高名の木登りといひし男、人を掟てて、高き木に登せて梢を切らせしに、いと危ふく見えしほどは言ふこともなくて、降るるときに、軒たけばかりになりて、「過ちすな。心して降りよ。」と言葉をかけ侍りしを、「かばかりになりては、飛び降るとも降りなん。いかにかく言ふぞ。」と申し侍りしかば、「そのことに候ふ。目くるめき、枝危ふきほどは、おのれが恐れ侍れば、申さず。過ちは、やすき所になりて、必ず仕ることに候ふ。」と言ふ。あやしき下﨟なれども、聖人の戒めにかなへり。鞠も、難きところを蹴出だしてのち、やすく思へば、必ず落つと侍るやらん。

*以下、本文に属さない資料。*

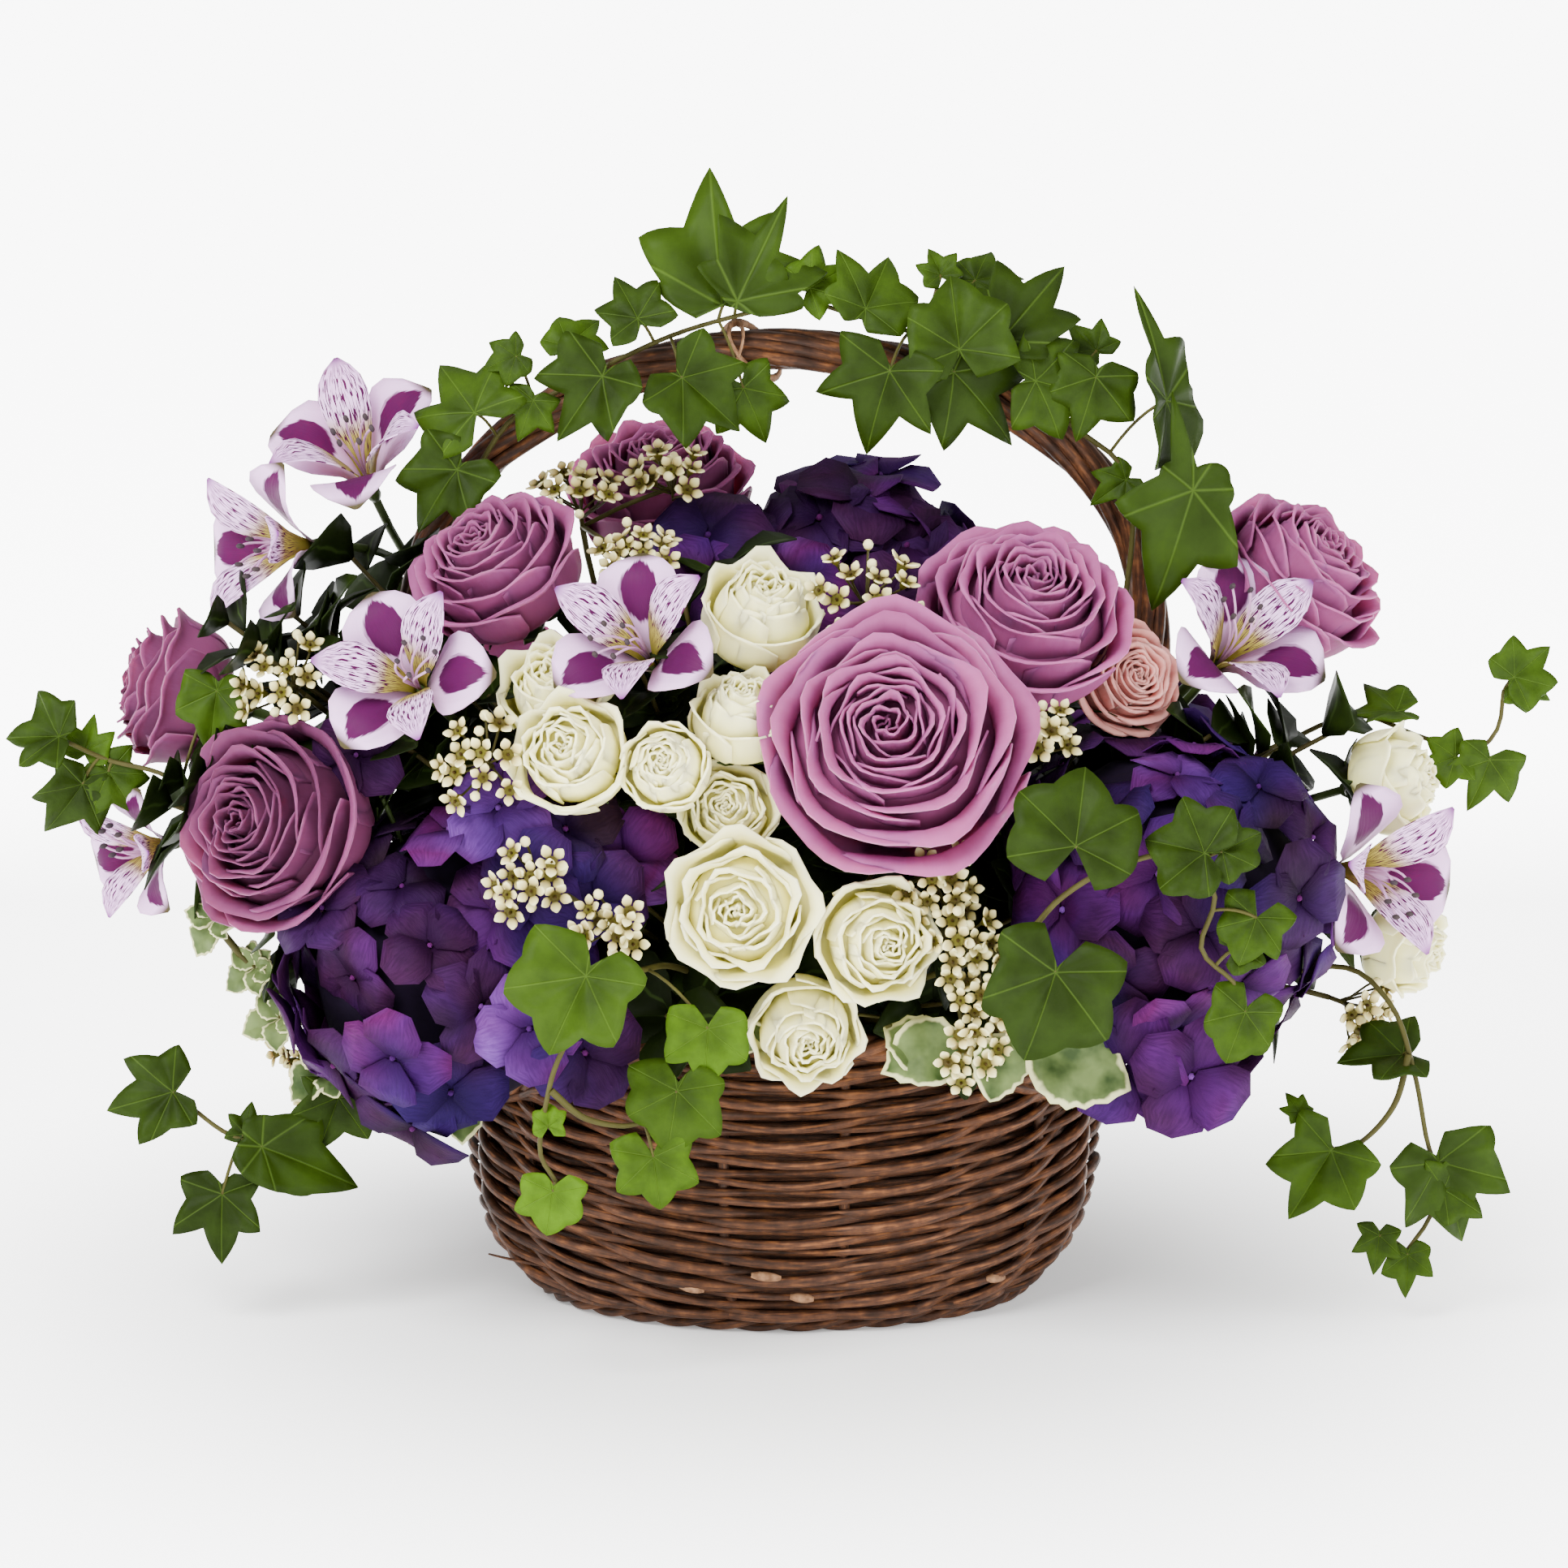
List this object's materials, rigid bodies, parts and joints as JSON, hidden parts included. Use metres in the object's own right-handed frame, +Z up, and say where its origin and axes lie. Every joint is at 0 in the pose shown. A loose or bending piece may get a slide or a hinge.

そもそも軒の高さというのはまだまだ十分に危ない。問題を一般化したいのなら、あと十センチみたいなところで気をつけろと言ったとかにした方がよくはないであろうか。最近の「ミスしました。失礼しました」という名人でも凡人ですらない日本国民に対してはもっと厳しい話が必要なのである。「あやしき下﨟」が聖人なみなのは当然である。未来まで責任を負わせられている生き方をせざるを得ないからである。これに対して、兼好法師の周りにいたような他人に指示をよこせと強要してばかりいる役人など、つめが甘い仕事ばかりしているに決まっている。なぜといえば、そこまで普通指示がないからだ。指示がない部分は自分のミスとはみなさないので「失礼しました」で済ませようとする。
こう考えてみると、軒の高さという中途半端のところで敢えて注意をするということは、――ある意味で職業人に対する嫌みなのではなかろうか。
そのあとで蹴鞠で喩えているところもふざけている。仕事そのもので説明しても馬鹿には分からないから、サッカーでいうとね、という説明なのではなかろうか?
染八の肩から、こう蹴鞠の匊のような物体が、宙へ飛びあがり、それを追って、深紅の布が一筋、ノシ上がった。切り口から吹き上がった血であった。染八の首級は、碇綱のように下がっている撥ね釣瓶の縄に添い、落ちて来たが、地面へ届かない以前に消えてしまった。年月と腐蝕とのためにボロボロになっている井桁を通し、井戸の中へ落ちたのであった。
「タ、誰か、来てくれーッ」
――国枝史郎「血曼陀羅紙帳武士」
確かに、こういう鞠は気をつけなくてはならない。